──────── Given information
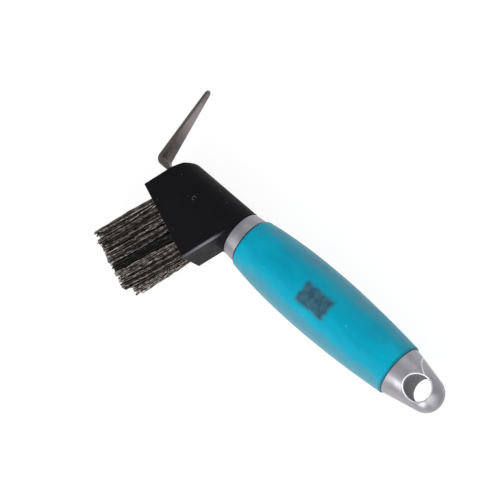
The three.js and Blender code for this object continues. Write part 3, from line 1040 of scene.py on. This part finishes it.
# %% Piece: head, joined and cut
def make_head():
    block = loose_object("block", *head_block())
    lip_shape = soft_box((*MOUTH, 0), LIP["half"], LIP["round"], -HEAD["tilt"])
    lip = loose_object("lip", lip_shape, box_faces(lip_shape))
    mesh = cut_mesh(block, (lip, "UNION"), (gate_mark(), "UNION"), (hole_cutter(), "DIFFERENCE"))
    weld(mesh)
    soften(mesh, 32)
    store_painted_shine(mesh)
    finish_piece("moulded_head", mesh, BLACK, "black_plastic", "brush_head")


make_head()

# %% [markdown]
# ## Steel
# The pick is bent from flat steel strip and tumbled smooth, not polished. Fine scratches
# run along the strip, and the broad faces are a dark brown, lightened by a painted reflection
# in a band along the middle of the blade; the cut edges are coloured lighter. The scratches
# are a noise squeezed across the blade and stretched along it.

# %% Finish: steel
def pick_steel():
    material, tree, shader = new_finish("pick_steel", Metallic=0.92)
    along_blade = object_place(tree, turn=(0, 0, -PICK["lean"]), scale=(6, 0.35, 6))
    scratches = noise(tree, along_blade, 0.0025, 4, 0.7)
    stains = noise(tree, object_place(tree), 0.006, 4, 0.6)
    height = maths(tree, "ADD", handle_axes(tree)["Y"], maths(tree, "MULTIPLY", stains, 0.006))
    # Painted reflection: a lighter band along the middle of the blade, weaker towards the tip.
    painted_shine = span(tree, height, 0.014, 0.032)
    painted_shine = maths(tree, "MULTIPLY", painted_shine, span(tree, height, 0.034, 0.046, 1.0, 0.45))
    colour = blend(tree, stains, paint(28, 19, 16), paint(46, 34, 30))
    colour = blend(tree, painted_shine, colour, paint(132, 122, 124))
    colour = blend(tree, span(tree, scratches, 0.45, 0.7, 0, 0.3), colour, paint(150, 142, 142))
    # The cut edges, whose faces point along Z, are coloured lighter.
    normal = add_node(tree, "TexCoord").outputs["Normal"]
    sideways = maths(tree, "ABSOLUTE", add_node(tree, "SeparateXYZ", {0: normal}).outputs["Z"])
    colour = blend(tree, span(tree, sideways, 0.45, 0.85, 0, 0.85), colour, paint(118, 112, 107))
    gloss = span(tree, stains, 0.3, 0.7, 0.3, 0.46)
    join(shader, Base_Color=colour, Roughness=gloss, Normal=bump(tree, scratches, 0.00002))
    return material


STEEL = pick_steel()
print("made", STEEL.name)

# %% [markdown]
# ## The pick
# One strip makes the whole pick: a tang inside the head, a tight bend, and a blade that leans
# forward and tapers to a round tip. So it is one section carried along one path. The path is
# straight, then an arc, then straight. The section is a rectangle with rounded corners, whose
# width and thickness change on the way.

# %% Piece: steel pick, its path
BEND_TURN = np.pi / 2 - PICK["lean"]
BEND_CENTRE = np.array([
    PICK["corner_x"] + PICK["bend"] * math.tan(BEND_TURN / 2), PICK["tang_y"] + PICK["bend"],
])
TIP = PICK["tip_width"] / 2


def pick_path():
    """The strip's middle line, the direction square to it, inwards, and the distance to the tip."""
    tang_x = np.linspace(PICK["tang_end"], BEND_CENTRE[0], 40)[:-1]
    tang_x = np.concatenate([[PICK["tang_end"]], tang_x])
    tang = np.stack([tang_x, np.full_like(tang_x, PICK["tang_y"])], -1)
    sweep = -np.pi / 2 - np.linspace(0, BEND_TURN, 18)
    arc = BEND_CENTRE + PICK["bend"] * np.stack([np.cos(sweep), np.sin(sweep)], -1)
    along = np.array([-math.sin(PICK["lean"]), math.cos(PICK["lean"])])
    length = (PICK["tip_y"] - BEND_CENTRE[1]) / math.cos(PICK["lean"])
    far = np.concatenate([
        np.linspace(0, length - TIP, 60)[1:], length - TIP + TIP * np.sin(quarter(16))[1:],
    ])
    blade = arc[-1] + far[:, None] * along
    inward = np.concatenate([
        np.broadcast_to(UPWARD, tang.shape), -np.stack([np.cos(sweep), np.sin(sweep)], -1),
        np.broadcast_to([math.cos(PICK["lean"]), math.sin(PICK["lean"])], blade.shape),
    ])
    to_tip = np.concatenate([np.full(len(tang) + len(arc), length), length - far])
    return np.concatenate([tang, arc, blade]), inward, to_tip


print("bend centre, mm:", BEND_CENTRE.round(2))

# %% Piece: steel pick, its section
def pick_half_sizes(path, to_tip):
    """Half width and half thickness: tang, widening, blade taper, round tip."""
    x, y = path.T
    narrow_x = MOUTH[0] - PICK["widens"]
    wide = np.clip((x - narrow_x) / (BEND_CENTRE[0] - narrow_x), 0, 1)
    half = PICK["tang_width"] / 2 + wide * (PICK["width"] - PICK["tang_width"]) / 2
    up = np.clip((y - BEND_CENTRE[1]) / (PICK["tip_y"] - TIP - BEND_CENTRE[1]), 0, 1)
    half = np.where(up > 0, PICK["width"] / 2 + up * (TIP - PICK["width"] / 2), half)
    last = np.clip(1 - to_tip / TIP, 0, 1)
    thick = PICK["thick"] / 2 + up * (PICK["tip_thick"] - PICK["thick"]) / 2
    return half * np.sqrt(np.clip(1 - last ** 2, 0, 1)), thick * np.sqrt(1 - 0.7 * last ** 2)


def round_rectangle(half_wide, half_thick, radius, steps=6):
    """Four quarter arcs about the inset corners, for each section along a path."""
    turn = np.arange(4).repeat(steps) * np.pi / 2 + np.tile(quarter(steps), 4)
    corner = np.arange(4).repeat(steps) * np.pi / 2 + np.pi / 4
    radius = np.minimum(radius, np.minimum(half_wide, half_thick))[:, None]
    side = (half_wide[:, None] - radius) * np.sign(np.cos(corner)) + radius * np.cos(turn)
    deep = (half_thick[:, None] - radius) * np.sign(np.sin(corner)) + radius * np.sin(turn)
    return side, deep


def make_pick():
    path, inward, to_tip = pick_path()
    half_wide, half_thick = pick_half_sizes(path, to_tip)
    half_wide[0], half_thick[0] = 0, 0  # closes the tang's end
    side, deep = round_rectangle(half_wide, half_thick, PICK["edge"])
    flat = path[:, None] + deep[..., None] * inward[:, None]
    points = np.concatenate([flat, side[..., None]], -1)
    mesh = make_mesh("steel_pick", points, grid_faces(*points.shape[:2]))
    finish_piece("steel_pick", mesh, STEEL, "pick_steel", "hook_blade")


make_pick()

# %% [markdown]
# ## Bristle
# The brush is crimped plastic filament in a mix of pale grey and near black. Crimp makes
# each filament wave, so a tuft stays open and springy. A filament's own shade is one number
# stored on its points, so one material can dress them all, and a slower noise along them adds
# dust and dirt. Filament is smooth, so it glints a little.

# %% Finish: bristle
BRISTLE_SHADES = {
    0.0: paint(8, 6, 9), 0.35: paint(30, 26, 26), 0.55: paint(124, 116, 109),
    0.75: paint(176, 167, 159), 1.0: paint(206, 198, 190),
}


def bristle():
    material, tree, shader = new_finish("bristle", Specular_IOR_Level=0.35)
    place = object_place(tree)
    dust = noise(tree, place, 0.0017, 3, 0.65)
    ramp = add_node(tree, "ValToRGB", {"Fac": attribute(tree, "shade")})
    first, last = ramp.color_ramp.elements
    first.color, last.color = BRISTLE_SHADES[0.0], BRISTLE_SHADES[1.0]
    for share in (0.35, 0.55, 0.75):
        ramp.color_ramp.elements.new(share).color = BRISTLE_SHADES[share]
    dirty = blend(tree, 1.0, ramp.outputs["Color"], paint(118, 108, 102), "MULTIPLY")
    colour = blend(tree, span(tree, dust, 0.42, 0.6), ramp.outputs["Color"], dirty)
    gloss = span(tree, dust, 0.3, 0.7, 0.28, 0.45)
    relief = bump(tree, noise(tree, place, 0.0006, 2), 0.00002)
    join(shader, Base_Color=colour, Roughness=gloss, Normal=relief)
    return material


BRISTLE = bristle()
print("made", BRISTLE.name)

# %% [markdown]
# ## The tufts
# Each tuft is a bundle of filaments folded over a staple at the bottom of its hole. A
# particle system could grow them, but it would not follow the tuft's measures or export as
# plain faces. Here all filaments of a tuft are one array: roots on a sunflower spiral, tips
# spread a little wider, a wave of random phase across each, and uneven lengths. In use they
# stick together in a few locks, so a lock's tips are drawn together and share a shade. Each
# filament is a three-sided tube, because there are hundreds of them.

# %% Piece: tufts, their measures
FILAMENT = {
    "count": 54, "steps": 18, "sides": 3, "radius": 0.26, "root": 1.5, "crimp_length": 7.2,
    "crimp_size": 0.34, "widening": 0.5, "wander": 0.6, "uneven": 3.6,
}
LOCKS = {"count": 5, "uneven": 1.3, "drawn": 0.55, "from_middle": 0.62}
SHADE = {"mean": 0.66, "lock": 0.1, "own": 0.15, "black_share": 0.38, "black": 0.2}
DARK_TUFT, DARKER = 18, 0.7  # one tuft near the heel is nearly black
SEED = 7
TURNS = np.arange(FILAMENT["count"]) * math.pi * (3 - math.sqrt(5))  # the golden angle, again and again
IN_LOCK = (TURNS % (2 * np.pi) / (2 * np.pi) * LOCKS["count"]).astype(int)

print("filaments in each lock:", np.bincount(IN_LOCK))

# %% Piece: tufts, their filaments' paths
def at_angle(angle):
    """Unit vectors at these angles, as a last axis of two."""
    return np.stack([np.cos(angle), np.sin(angle)], -1)


def across_tuft(rise, lock_turn, wander):
    """Place across the tuft: on the spiral at the root, drawn to the lock's middle further out."""
    number = np.arange(FILAMENT["count"]) + 0.5
    spiral = np.sqrt(number / FILAMENT["count"])[:, None] * at_angle(TURNS)
    lock_angle = (IN_LOCK + 0.5) / LOCKS["count"] * 2 * np.pi + lock_turn
    lock_middle = LOCKS["from_middle"] * at_angle(lock_angle)
    widening = 1 + FILAMENT["widening"] * np.minimum(rise * 2.5, 1)
    spread = (TUFT["radius"] - FILAMENT["radius"]) * widening
    drawn = (LOCKS["drawn"] * rise ** 2)[..., None]
    across = (spiral[:, None] * (1 - drawn) + lock_middle[:, None] * drawn) * spread[..., None]
    return across + wander[:, None] * rise[..., None]


def filament_paths(u, z, side, share, chance):
    """Each filament leans out of its root, is drawn into its lock, and has a sine wave across it."""
    count = FILAMENT["count"]
    lock_turn = chance.random()
    length = TUFT["front_length"] + (TUFT["heel_length"] - TUFT["front_length"]) * share
    length = length - LOCKS["uneven"] * chance.random(LOCKS["count"])[IN_LOCK]
    length = length - FILAMENT["uneven"] * chance.random(count) ** 2.5
    outside = np.linspace(0, 1, FILAMENT["steps"])[None, :] * length[:, None]
    root = np.full((count, 1), FILAMENT["root"] - TUFT["depth"])
    out = np.concatenate([root, outside], 1)
    rise = np.clip(out / length.max(), 0, 1)
    across = across_tuft(rise, lock_turn, chance.normal(0, FILAMENT["wander"], (count, 2)))
    phase, heading = chance.random((2, count, 1)) * 2 * np.pi
    pitch = FILAMENT["crimp_length"] * chance.uniform(0.85, 1.5, (count, 1))
    size = FILAMENT["crimp_size"] * chance.uniform(0.3, 1.2, (count, 1))
    wave = size * np.sin(out / pitch * 2 * np.pi + phase) * np.clip(rise * 8, 0, 1)
    across = across + wave[..., None] * at_angle(heading)
    lean = math.radians(TUFT["front_lean"] + (TUFT["heel_lean"] - TUFT["front_lean"]) * share)
    flat = on_face(u + across[..., 0] + out * rise * math.tan(lean), out)
    splay = side * length.max() * math.tan(math.radians(TUFT["side_lean"]))
    height = z + across[..., 1] + splay * rise ** 2
    return np.concatenate([flat, height[..., None]], -1)


print("filaments:", FILAMENT["count"] * len(tuft_places()))

# %% Piece: tufts, made
def filament_faces(count, rings, sides):
    """Sides of every tube, and a small face at each of its two ends."""
    one = grid_faces(rings, sides)
    start = np.arange(count) * rings * sides
    tubes = (one[None] + start[:, None, None]).reshape(-1, 4)
    near = start[:, None] + np.arange(sides)[::-1]
    far = start[:, None] + np.arange(sides) + (rings - 1) * sides
    return [*tubes, *near, *far]


def make_tuft(number, u, z, side, share, chance):
    paths = filament_paths(u, z, side, share, chance)
    rings = tube(paths, np.full(paths.shape[:2], FILAMENT["radius"]), FILAMENT["sides"])
    name = f"bristles_{number:02d}"
    mesh = raw_mesh(name, rings, filament_faces(*rings.shape[:3]))
    mesh.shade_smooth()
    shade = chance.normal(SHADE["mean"], SHADE["lock"], LOCKS["count"])[IN_LOCK]
    shade = shade + chance.normal(0, SHADE["own"], FILAMENT["count"])
    shade = np.clip(shade - DARKER * (number == DARK_TUFT), 0, 1)
    shade[chance.random(FILAMENT["count"]) < SHADE["black_share"]] *= SHADE["black"]
    store(mesh, "shade", shade.repeat(rings.shape[1] * rings.shape[2]))
    finish_piece(name, mesh, BRISTLE, "bristle", f"tuft_{number:02d}")


def make_tufts():
    chance = np.random.default_rng(SEED)
    for number, (u, z, side, share) in enumerate(tuft_places(), 1):
        make_tuft(number, u, z, side, share, chance)


make_tufts()

# %% [markdown]
# ## What is hidden
# Inside are the moulded core that carries the grip, the patch that lies on it, and a
# staple in every tuft hole. They keep their plain solids, whose shapes are right, and get a
# finish each, so that the pick also looks right when it is taken apart.

# %% Finishes of the hidden pieces
def core_plastic():
    material, tree, shader = new_finish("core_plastic", Roughness=0.5, Specular_IOR_Level=0.4)
    flow = noise(tree, object_place(tree, scale=(0.3, 1, 1)), 0.01, 3)
    colour = blend(tree, flow, paint(176, 182, 186), paint(196, 200, 204))
    grain = noise(tree, object_place(tree), 0.0005)
    join(shader, Base_Color=colour, Normal=bump(tree, grain, 0.00001))
    return material


def label_film():
    material, tree, shader = new_finish("label_film", Specular_IOR_Level=0.3)
    ink = noise(tree, object_place(tree), 0.0015, 3)
    colour = blend(tree, ink, paint(46, 60, 70), paint(60, 74, 84))
    join(shader, Base_Color=colour, Roughness=span(tree, ink, 0.3, 0.7, 0.5, 0.65))
    return material


def staple_wire():
    material, tree, shader = new_finish("staple_wire", Metallic=1.0)
    drawn = noise(tree, object_place(tree, scale=(0.3, 1, 3)), 0.0006, 3)
    colour = blend(tree, drawn, paint(150, 140, 118), paint(196, 186, 160))
    join(shader, Base_Color=colour, Roughness=span(tree, drawn, 0.3, 0.7, 0.25, 0.4))
    return material


def dress(node, material):
    """Puts the finish in the first material slot of a plain solid's object."""
    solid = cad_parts[node]
    if not solid.material_slots:
        solid.data.materials.append(material)
    solid.material_slots[0].material = material


dress("handle_core", core_plastic())
dress("label_patch", label_film())
STAPLE = staple_wire()
anchors = [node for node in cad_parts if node.startswith("tuft_anchor")]
for anchor in anchors:
    dress(anchor, STAPLE)
print("dressed core, label patch and", len(anchors), "staples")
────────────────
Stated goal :: Reproduce, exactly and with nothing added, the lines from the one that includes "solid = cad_parts[node]" through the last line of the material.

Task response ::
    solid = cad_parts[node]
    if not solid.material_slots:
        solid.data.materials.append(material)
    solid.material_slots[0].material = material


dress("handle_core", core_plastic())
dress("label_patch", label_film())
STAPLE = staple_wire()
anchors = [node for node in cad_parts if node.startswith("tuft_anchor")]
for anchor in anchors:
    dress(anchor, STAPLE)
print("dressed core, label patch and", len(anchors), "staples")